Will racism become a defining issue of the 2019 election? Maybe, maybe not. Things are far too raw yet to know how it will shake out. But we will give the final word to a panel member who may have succinctly nailed why much of what has happened in Australia since Christchurch just isn’t sitting well with people.
I’m a New Zealander, and I’m heartbroken. ScoMo is saying all the right things but I think he sees it as political capital.
Thanks as always to all our participants.
There are no ‘preference deals’ in federal politics anymore. I would strongly encourage journalists (and really everyone) to please start calling them ‘how to vote deals’ as they are only an agreement to value signal on a piece of marketing. They have no force and effect beyond that. But as they are called ‘preference deals’, voters get confused and think they are binding, that if they vote for x, their preferences will go to y, regardless of what they write on their own ballot paper. We saw it a lot in the Wentworth by-election.
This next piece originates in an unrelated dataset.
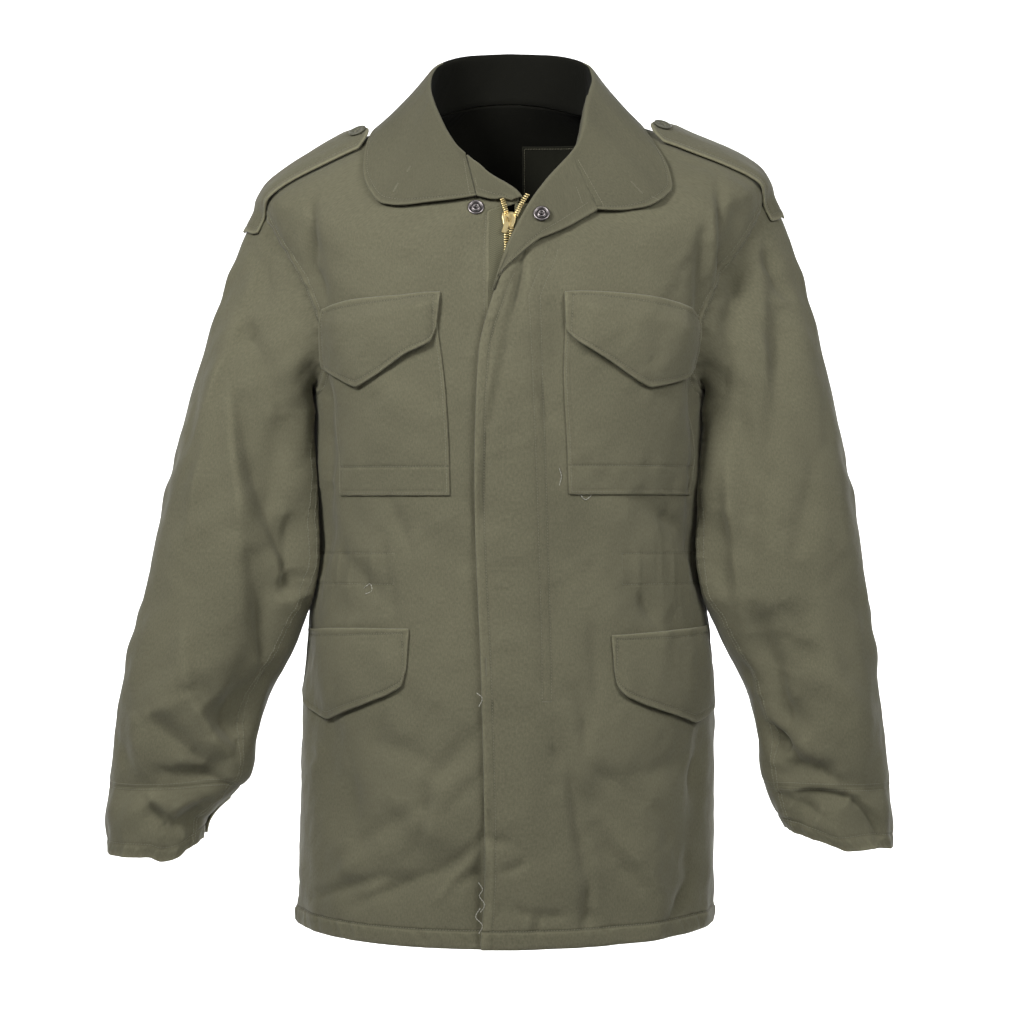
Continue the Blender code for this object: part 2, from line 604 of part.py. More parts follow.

It’s pathetic because if it’s value signalling you want to do, One Nation shouldn’t be last, they should be somewhere in the middle of the pack. There are many more considerably racist, bigoted and hateful parties registered with the Australian Electoral Commission, without the complement of completely valid policies that One Nation offers (not saying I endorse them, only that they are valid and acceptable positions to hold). Kudos to Waleed Aly for saying ‘below Labor and the Greens’ rather than ‘last’, but the question is a waste of airtime in a period where there are so many serious issues to deal with. Not least of all because the politicians of neither party get to make the decisions on preferences and HTVs.